**Task objective:** Set down exactly the lines of the listing below, please, beginning with the first and ending with the line that holds "return wire.fuse(eye)".

**Source data:**
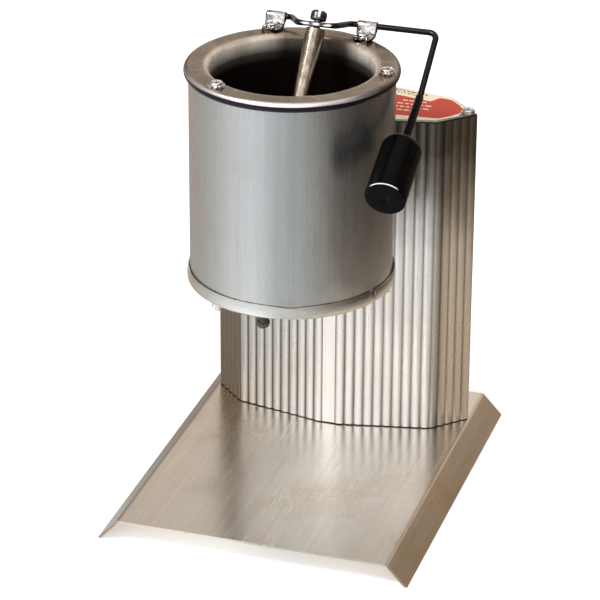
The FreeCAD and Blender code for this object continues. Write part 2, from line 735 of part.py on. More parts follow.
def arm_direction(degrees):
    """Forwards and down at an angle, splayed slightly away from the pot."""
    angle = math.radians(degrees)
    return V(math.tan(math.radians(ARM_SPLAY)), -math.cos(angle), -math.sin(angle)).normalize()


ARM_TOP = V(ARM_X, LEVER_Y, LEVER_Z)
SHANK_TOP = ARM_TOP + arm_direction(ARM_ANGLE) * ARM_LENGTH
SHANK_END = SHANK_TOP + arm_direction(SHANK_ANGLE) * SHANK_LENGTH


def lever_wire():
    """One wire: pivot, crank with a flattened eye, pivot, then the arm."""
    points = [
        V(WIRE_LEFT_X, LEVER_Y, LEVER_Z),
        V(CRANK_X[0], LEVER_Y, LEVER_Z),
        V(CRANK_X[1], EYE_CENTRE.y, EYE_CENTRE.z),
        V(CRANK_X[2], EYE_CENTRE.y, EYE_CENTRE.z),
        V(CRANK_X[3], LEVER_Y, LEVER_Z),
        ARM_TOP,
        SHANK_TOP,
        SHANK_TOP + arm_direction(SHANK_ANGLE) * SHANK_SOCKET,
    ]
    wire = bent_wire(points, WIRE_BEND, WIRE_RADIUS)
    tilt = math.radians(EYE_TILT)
    normal = V(0, math.sin(tilt), math.cos(tilt))
    half = normal * (EYE_SHEET / 2)
    room = normal * 6
    wire = wire.cut(rod(EYE_RADIUS - 0.5, EYE_CENTRE - room, EYE_CENTRE + room))
    eye = rod(EYE_RADIUS, EYE_CENTRE - half, EYE_CENTRE + half)
    eye = eye.cut(rod(EYE_HOLE, EYE_CENTRE - room, EYE_CENTRE + room))
    return wire.fuse(eye)


def lever_shank():
    """The sleeve-like lower arm, bored at the top for the wire."""
    along = arm_direction(SHANK_ANGLE)
    start = SHANK_TOP + along * 3.0
    bar = rod(SHANK_RADIUS, start, SHANK_END - along * (KNOB_LENGTH - KNOB_SOCKET))
    return bar.cut(rod(WIRE_RADIUS, start, SHANK_TOP + along * SHANK_SOCKET))


def lever_knob():
    """A moulded cylindrical handle, well rounded at the arm end, with a dimple in its face."""
    round_centre = V(KNOB_RADIUS - KNOB_ROUND, 0, KNOB_LENGTH - KNOB_ROUND)
    profile = [
        line(V(0, 0, 0), V(0, 0, KNOB_LENGTH)),
        line(V(0, 0, KNOB_LENGTH), V(KNOB_RADIUS - KNOB_ROUND, 0, KNOB_LENGTH)),
        arc_about(round_centre, KNOB_ROUND, 90, 0, X_AXIS, Z_AXIS),
        line(V(KNOB_RADIUS, 0, KNOB_LENGTH - KNOB_ROUND), V(KNOB_RADIUS, 0, KNOB_CHAMFER)),
        line(V(KNOB_RADIUS, 0, KNOB_CHAMFER), V(KNOB_RADIUS - KNOB_CHAMFER, 0, 0)),
        line(V(KNOB_RADIUS - KNOB_CHAMFER, 0, 0), V(0, 0, 0)),
    ]
    knob = Part.Face(Part.Wire(profile)).revolve(V(), Z_AXIS, 360)
    knob = knob.cut(Part.makeCylinder(SHANK_RADIUS, KNOB_SOCKET, V(0, 0, KNOB_LENGTH - KNOB_SOCKET)))
    knob = knob.cut(Part.makeCone(2.0, 0.8, 1.0, V(), Z_AXIS))
    return aligned(knob, arm_direction(SHANK_ANGLE) * -1, SHANK_END)


def tangent_angles(point, centre, radius):
    """Where the two tangents from a point touch a circle in the YZ plane, in degrees."""
    towards = point - centre
    middle = math.degrees(math.atan2(towards.z, towards.y)) % 360
    spread = math.degrees(math.acos(radius / towards.Length))
    return middle + spread, middle - spread + 360


def clip(side):
    """A strap folded round the wire, both ends clamped under a rim screw on a rounded foot."""
    foot_y = polar(BOLT_CIRCLE, CLIP_SCREW_ANGLE).y
    toe_y = foot_y - CLIP_TOE
    foot_x = polar(BOLT_CIRCLE, CLIP_SCREW_ANGLE).x
    inner = WIRE_RADIUS + CLIP_GAP
    centre = V(0, LEVER_Y, LEVER_Z)
    low = V(0, foot_y + CLIP_KNEE, POT_TOP + CLIP_SHEET)
    high = low + V(0, 0, CLIP_LAYER_GAP)
    first = tangent_angles(low, centre, inner)[0]
    last = tangent_angles(high, centre, inner)[1]
    middle = (first + last) / 2
    lower_half = arc_about(centre, inner, first, middle, Y_AXIS, Z_AXIS)
    upper_half = arc_about(centre, inner, middle, last, Y_AXIS, Z_AXIS)
    edges = [
        line(V(0, toe_y, low.z), low),
        line(low, lower_half.valueAt(lower_half.FirstParameter)),
        lower_half,
        upper_half,
        line(upper_half.valueAt(upper_half.LastParameter), high),
        line(high, V(0, toe_y, high.z)),
    ]
    strap = strip(edges, CLIP_SHEET).extrude(V(CLIP_WIDTH, 0, 0))
    strap.translate(V(-CLIP_WIDTH / 2, 0, 0))
    plan = rod(CLIP_WIDTH / 2, V(0, foot_y, 290), V(0, foot_y, 320))
    plan = plan.fuse(box(V(-CLIP_WIDTH / 2, foot_y, 290), V(CLIP_WIDTH / 2, foot_y + 30, 320)))
    strap = strap.common(plan).cut(rod(BOLT_RADIUS + HOLE_GAP, V(0, foot_y, 290), V(0, foot_y, 306)))
    strap.translate(V(side * foot_x, 0, 0))
    return strap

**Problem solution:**
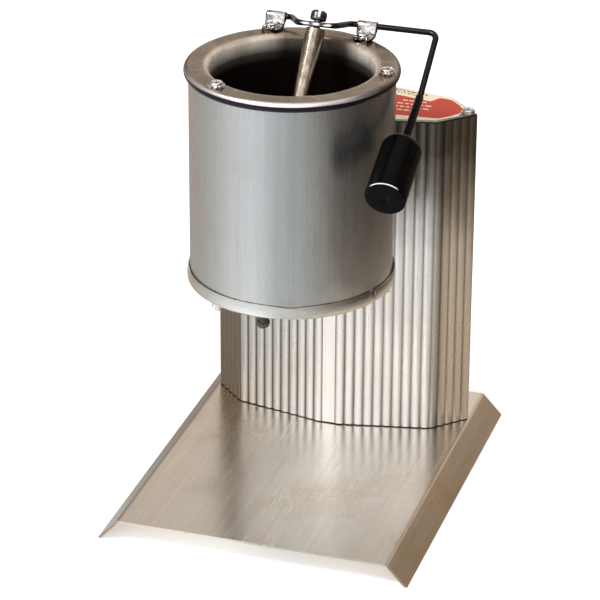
The FreeCAD and Blender code for this object continues. Write part 2, from line 735 of part.py on. More parts follow.
def arm_direction(degrees):
    """Forwards and down at an angle, splayed slightly away from the pot."""
    angle = math.radians(degrees)
    return V(math.tan(math.radians(ARM_SPLAY)), -math.cos(angle), -math.sin(angle)).normalize()


ARM_TOP = V(ARM_X, LEVER_Y, LEVER_Z)
SHANK_TOP = ARM_TOP + arm_direction(ARM_ANGLE) * ARM_LENGTH
SHANK_END = SHANK_TOP + arm_direction(SHANK_ANGLE) * SHANK_LENGTH


def lever_wire():
    """One wire: pivot, crank with a flattened eye, pivot, then the arm."""
    points = [
        V(WIRE_LEFT_X, LEVER_Y, LEVER_Z),
        V(CRANK_X[0], LEVER_Y, LEVER_Z),
        V(CRANK_X[1], EYE_CENTRE.y, EYE_CENTRE.z),
        V(CRANK_X[2], EYE_CENTRE.y, EYE_CENTRE.z),
        V(CRANK_X[3], LEVER_Y, LEVER_Z),
        ARM_TOP,
        SHANK_TOP,
        SHANK_TOP + arm_direction(SHANK_ANGLE) * SHANK_SOCKET,
    ]
    wire = bent_wire(points, WIRE_BEND, WIRE_RADIUS)
    tilt = math.radians(EYE_TILT)
    normal = V(0, math.sin(tilt), math.cos(tilt))
    half = normal * (EYE_SHEET / 2)
    room = normal * 6
    wire = wire.cut(rod(EYE_RADIUS - 0.5, EYE_CENTRE - room, EYE_CENTRE + room))
    eye = rod(EYE_RADIUS, EYE_CENTRE - half, EYE_CENTRE + half)
    eye = eye.cut(rod(EYE_HOLE, EYE_CENTRE - room, EYE_CENTRE + room))
    return wire.fuse(eye)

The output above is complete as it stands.